** begin COLLECTED MATERIAL **

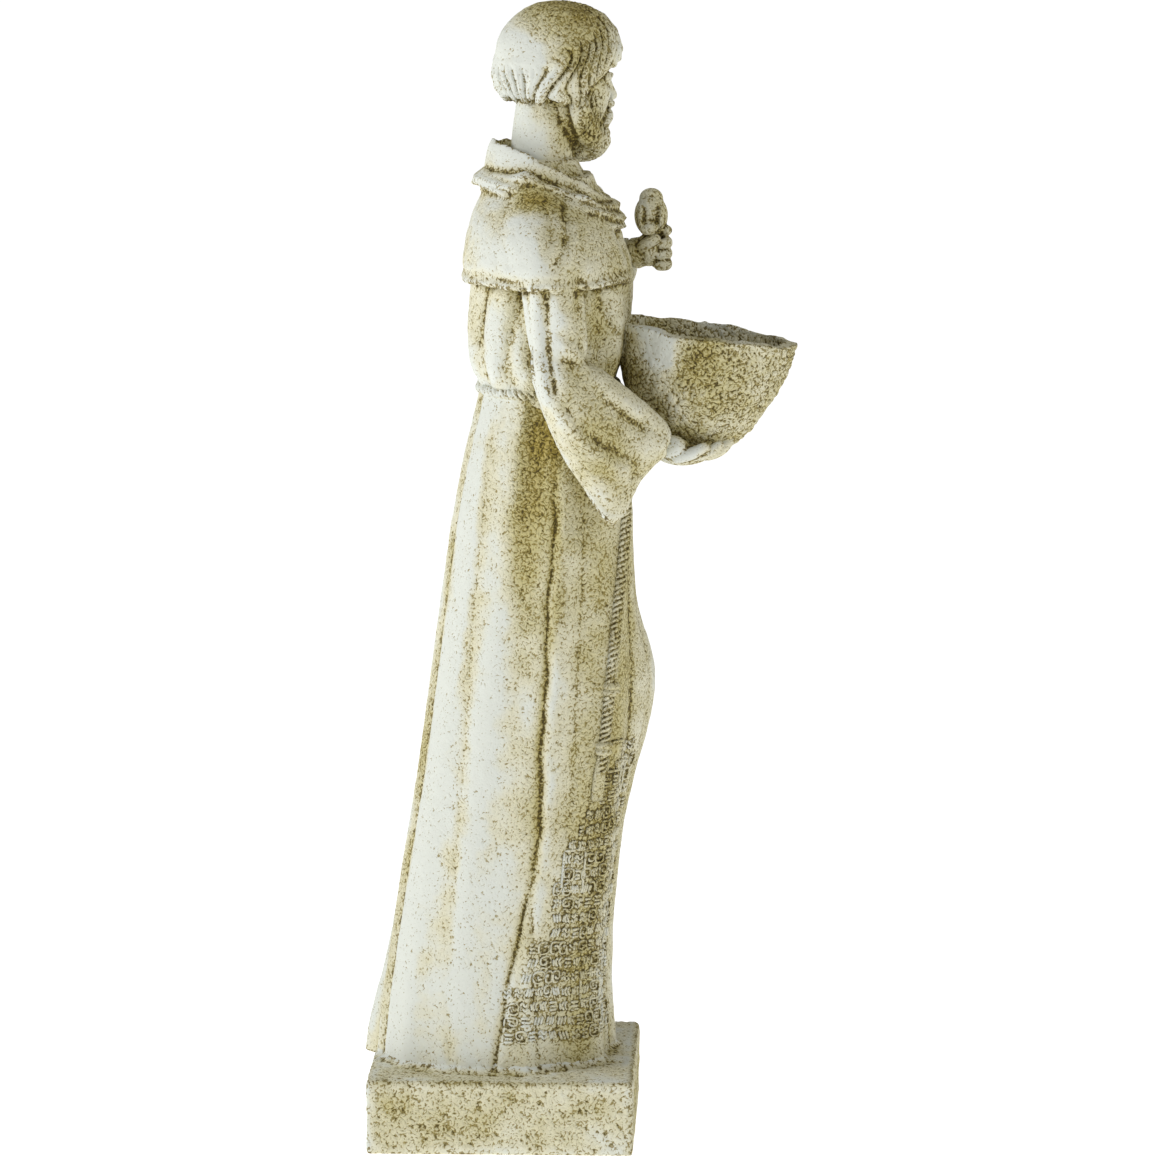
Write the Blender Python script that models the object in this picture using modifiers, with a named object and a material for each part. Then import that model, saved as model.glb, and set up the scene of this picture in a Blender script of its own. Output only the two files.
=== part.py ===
"""Garden statue of a friar who holds a bird bath bowl, cast in one piece with its plinth.

The figure faces -Y and stands on a square plinth with its underside at Z = 0. Its right hand
carries the bowl from below, and a small bird sits on its raised left hand.
The carving is laid up as simple clay forms, fused by a voxel remesh, smoothed and thinned out.
Metres, +Z up.
"""

import math

import bmesh
import bpy
import numpy as np
from mathutils import Matrix, Vector

# Plinth
PLINTH_LENGTH = 0.196  # front to back
PLINTH_WIDTH = 0.196  # left to right
PLINTH_HEIGHT = 0.055
PLINTH_EDGE = 0.003  # worn corners
PLINTH_SINK = 0.004  # how far the figure's foot runs down into the plinth

# Figure, from the plinth's top to the crown of its head
FIGURE_HEIGHT = 0.785
CARVING_UNITS = 785.0  # carving is given in 1/785 of the figure's height, 1 mm at this size
UNIT = FIGURE_HEIGHT / CARVING_UNITS

# Bowl
BOWL_LENGTH = 0.131  # front to back at the rim, without its blunt point
BOWL_WIDTH = 0.106
BOWL_HEIGHT = 0.094
BOWL_WALL = 0.009
BOWL_FLOOR = 0.026  # the floor is thick, because the hollow is shallower than the outside
BOWL_TILT = math.radians(8.0)  # the rim falls towards the front

# Mesh: the clay is fused on a grid this fine, then thinned to about this share of its faces
CLAY_GRID = FIGURE_HEIGHT / 300
KEPT_FACES = 0.048

STONE_COLOUR = (0.80, 0.79, 0.68, 1.0)
STONE_ROUGHNESS = 0.85


def spot(left, fore, up):
    """A point of the carving: to the figure's left, forward and above the plinth, in carving units."""
    return np.stack(
        np.broadcast_arrays(left * UNIT, -np.asarray(fore) * UNIT, PLINTH_HEIGHT + np.asarray(up) * UNIT),
        axis=-1,
    )


def eased(stations, up, spread=9.0):
    """The columns of a table of stations at these heights, with the corners rounded off."""
    table = np.array(stations, float)
    window = np.linspace(-spread, spread, 5)
    around = np.asarray(up, float)[..., None] + window
    return [np.interp(around, table[:, 0], column).mean(-1) for column in table.T[1:]]


def through(points, count):
    """That many points, evenly spaced, on a smooth curve through these."""
    given = np.array(points, float)
    padded = np.vstack([2 * given[0] - given[1], given, 2 * given[-1] - given[-2]])
    place = np.linspace(0, len(given) - 1, count)
    first = np.minimum(place.astype(int), len(given) - 2)
    t = (place - first)[:, None]
    a, b, c, d = (padded[first + k] for k in range(4))
    return 0.5 * (2 * b + (c - a) * t + (2 * a - 5 * b + 4 * c - d) * t**2 + (3 * b - a - 3 * c + d) * t**3)


# Clay forms


def put(clay, form):
    """Adds one finished form to the clay."""
    mesh = bpy.data.meshes.new("form")
    form.to_mesh(mesh)
    form.free()
    clay.from_mesh(mesh)
    bpy.data.meshes.remove(mesh)


def column(clay, around, along, place):
    """A closed cylinder whose points are moved to place(turn, rise): turn in radians, rise from 0 to 1."""
    form = bmesh.new()
    bmesh.ops.create_cone(form, cap_ends=True, segments=around, radius1=1, radius2=1, depth=1)
    upright = [e for e in form.edges if abs(e.verts[0].co.z - e.verts[1].co.z) > 0.5]
    bmesh.ops.subdivide_edges(form, edges=upright, cuts=along - 1)
    unit = np.array([v.co for v in form.verts])
    moved = place(np.arctan2(unit[:, 1], unit[:, 0]), unit[:, 2] + 0.5)
    for vertex, co in zip(form.verts, moved):
        vertex.co = co
    put(clay, form)


def ball(clay, centre, radii, turned=None, fine=32):
    """An ellipsoid at a point in metres, with its half sizes in carving units."""
    form = bmesh.new()
    size = Matrix.Diagonal([r * UNIT for r in radii] + [1])
    turn = (turned or Matrix.Identity(3)).to_4x4()
    bmesh.ops.create_uvsphere(
        form,
        u_segments=fine,
        v_segments=fine * 2 // 3,
        radius=1,
        matrix=Matrix.Translation(Vector(centre)) @ turn @ size,
    )
    put(clay, form)


def limb(clay, points, radii, upward=(0, 0, 1), around=16, along=24, flat=1.0, blunt=6):
    """A round-ended tube through points in metres. Its radii, in carving units, are spaced evenly along
    it, and flat is the share of the radius that it has in the direction of upward."""
    path = through(points, along * 4 + 1)
    radius = through([[r * UNIT] for r in radii], along * 4 + 1)[:, 0]
    tangent = np.gradient(path, axis=0)
    tangent /= np.linalg.norm(tangent, axis=1, keepdims=True)
    side = np.cross(tangent, np.array(upward, float))
    side /= np.linalg.norm(side, axis=1, keepdims=True)
    normal = np.cross(side, tangent)

    def place(turn, rise):
        at = np.rint(rise * (len(path) - 1)).astype(int)
        end = np.sqrt(np.maximum(1 - np.abs(2 * rise - 1) ** blunt, 0.004))
        out = np.cos(turn)[:, None] * side[at] + flat * np.sin(turn)[:, None] * normal[at]
        return path[at] + out * (radius[at] * end)[:, None]

    column(clay, around, along, place)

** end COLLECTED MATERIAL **

STATED PROBLEM:
Write out the data again, exactly and in full.

TASK RESULT:
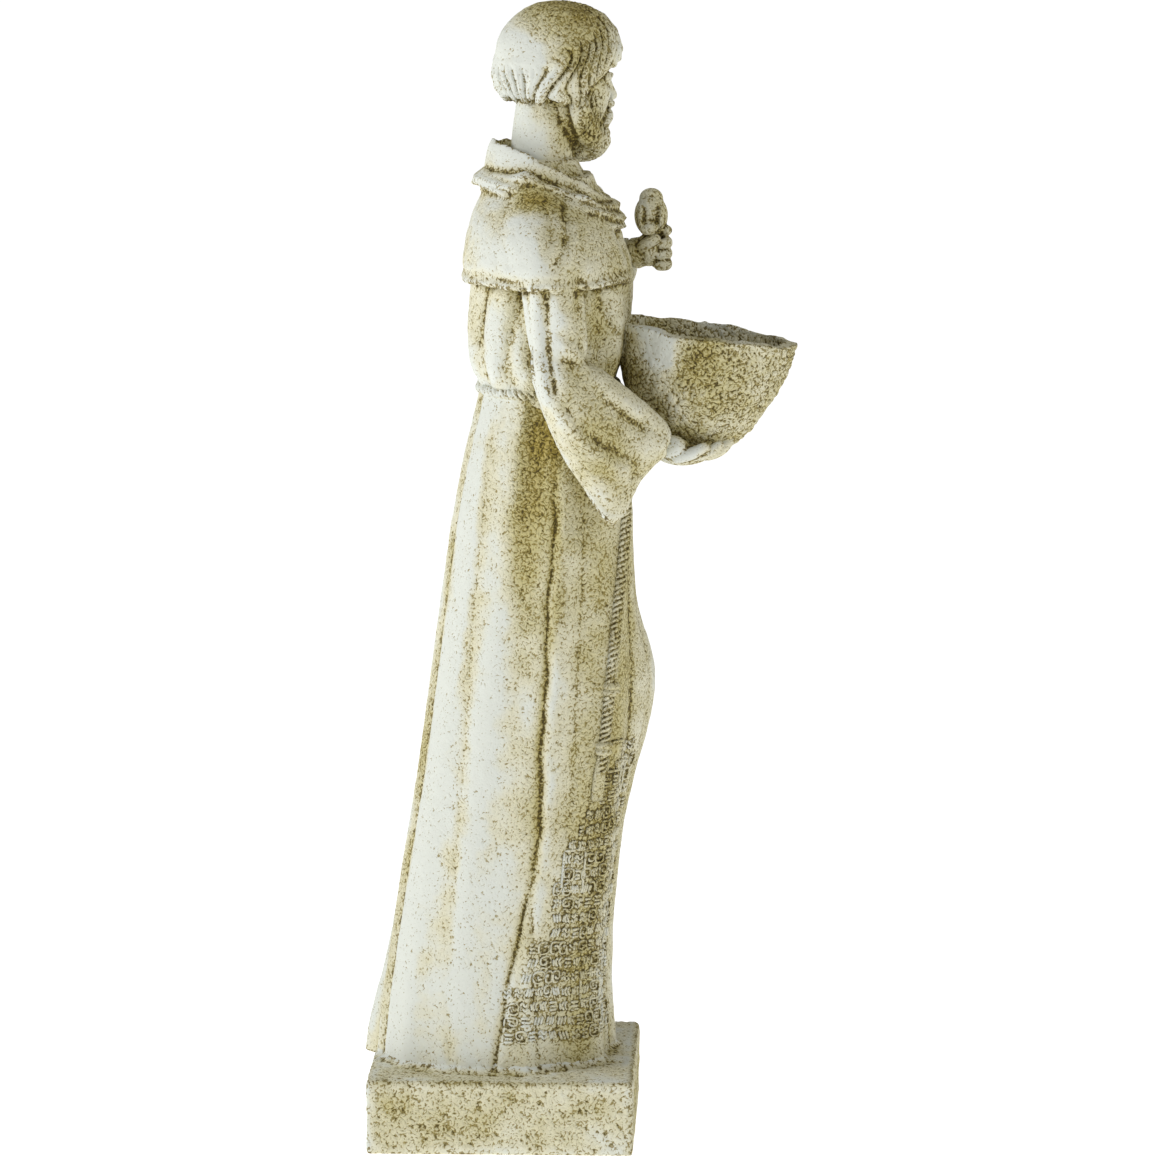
Write the Blender Python script that models the object in this picture using modifiers, with a named object and a material for each part. Then import that model, saved as model.glb, and set up the scene of this picture in a Blender script of its own. Output only the two files.
=== part.py ===
"""Garden statue of a friar who holds a bird bath bowl, cast in one piece with its plinth.

The figure faces -Y and stands on a square plinth with its underside at Z = 0. Its right hand
carries the bowl from below, and a small bird sits on its raised left hand.
The carving is laid up as simple clay forms, fused by a voxel remesh, smoothed and thinned out.
Metres, +Z up.
"""

import math

import bmesh
import bpy
import numpy as np
from mathutils import Matrix, Vector

# Plinth
PLINTH_LENGTH = 0.196  # front to back
PLINTH_WIDTH = 0.196  # left to right
PLINTH_HEIGHT = 0.055
PLINTH_EDGE = 0.003  # worn corners
PLINTH_SINK = 0.004  # how far the figure's foot runs down into the plinth

# Figure, from the plinth's top to the crown of its head
FIGURE_HEIGHT = 0.785
CARVING_UNITS = 785.0  # carving is given in 1/785 of the figure's height, 1 mm at this size
UNIT = FIGURE_HEIGHT / CARVING_UNITS

# Bowl
BOWL_LENGTH = 0.131  # front to back at the rim, without its blunt point
BOWL_WIDTH = 0.106
BOWL_HEIGHT = 0.094
BOWL_WALL = 0.009
BOWL_FLOOR = 0.026  # the floor is thick, because the hollow is shallower than the outside
BOWL_TILT = math.radians(8.0)  # the rim falls towards the front

# Mesh: the clay is fused on a grid this fine, then thinned to about this share of its faces
CLAY_GRID = FIGURE_HEIGHT / 300
KEPT_FACES = 0.048

STONE_COLOUR = (0.80, 0.79, 0.68, 1.0)
STONE_ROUGHNESS = 0.85


def spot(left, fore, up):
    """A point of the carving: to the figure's left, forward and above the plinth, in carving units."""
    return np.stack(
        np.broadcast_arrays(left * UNIT, -np.asarray(fore) * UNIT, PLINTH_HEIGHT + np.asarray(up) * UNIT),
        axis=-1,
    )


def eased(stations, up, spread=9.0):
    """The columns of a table of stations at these heights, with the corners rounded off."""
    table = np.array(stations, float)
    window = np.linspace(-spread, spread, 5)
    around = np.asarray(up, float)[..., None] + window
    return [np.interp(around, table[:, 0], column).mean(-1) for column in table.T[1:]]


def through(points, count):
    """That many points, evenly spaced, on a smooth curve through these."""
    given = np.array(points, float)
    padded = np.vstack([2 * given[0] - given[1], given, 2 * given[-1] - given[-2]])
    place = np.linspace(0, len(given) - 1, count)
    first = np.minimum(place.astype(int), len(given) - 2)
    t = (place - first)[:, None]
    a, b, c, d = (padded[first + k] for k in range(4))
    return 0.5 * (2 * b + (c - a) * t + (2 * a - 5 * b + 4 * c - d) * t**2 + (3 * b - a - 3 * c + d) * t**3)


# Clay forms


def put(clay, form):
    """Adds one finished form to the clay."""
    mesh = bpy.data.meshes.new("form")
    form.to_mesh(mesh)
    form.free()
    clay.from_mesh(mesh)
    bpy.data.meshes.remove(mesh)


def column(clay, around, along, place):
    """A closed cylinder whose points are moved to place(turn, rise): turn in radians, rise from 0 to 1."""
    form = bmesh.new()
    bmesh.ops.create_cone(form, cap_ends=True, segments=around, radius1=1, radius2=1, depth=1)
    upright = [e for e in form.edges if abs(e.verts[0].co.z - e.verts[1].co.z) > 0.5]
    bmesh.ops.subdivide_edges(form, edges=upright, cuts=along - 1)
    unit = np.array([v.co for v in form.verts])
    moved = place(np.arctan2(unit[:, 1], unit[:, 0]), unit[:, 2] + 0.5)
    for vertex, co in zip(form.verts, moved):
        vertex.co = co
    put(clay, form)


def ball(clay, centre, radii, turned=None, fine=32):
    """An ellipsoid at a point in metres, with its half sizes in carving units."""
    form = bmesh.new()
    size = Matrix.Diagonal([r * UNIT for r in radii] + [1])
    turn = (turned or Matrix.Identity(3)).to_4x4()
    bmesh.ops.create_uvsphere(
        form,
        u_segments=fine,
        v_segments=fine * 2 // 3,
        radius=1,
        matrix=Matrix.Translation(Vector(centre)) @ turn @ size,
    )
    put(clay, form)


def limb(clay, points, radii, upward=(0, 0, 1), around=16, along=24, flat=1.0, blunt=6):
    """A round-ended tube through points in metres. Its radii, in carving units, are spaced evenly along
    it, and flat is the share of the radius that it has in the direction of upward."""
    path = through(points, along * 4 + 1)
    radius = through([[r * UNIT] for r in radii], along * 4 + 1)[:, 0]
    tangent = np.gradient(path, axis=0)
    tangent /= np.linalg.norm(tangent, axis=1, keepdims=True)
    side = np.cross(tangent, np.array(upward, float))
    side /= np.linalg.norm(side, axis=1, keepdims=True)
    normal = np.cross(side, tangent)

    def place(turn, rise):
        at = np.rint(rise * (len(path) - 1)).astype(int)
        end = np.sqrt(np.maximum(1 - np.abs(2 * rise - 1) ** blunt, 0.004))
        out = np.cos(turn)[:, None] * side[at] + flat * np.sin(turn)[:, None] * normal[at]
        return path[at] + out * (radius[at] * end)[:, None]

    column(clay, around, along, place)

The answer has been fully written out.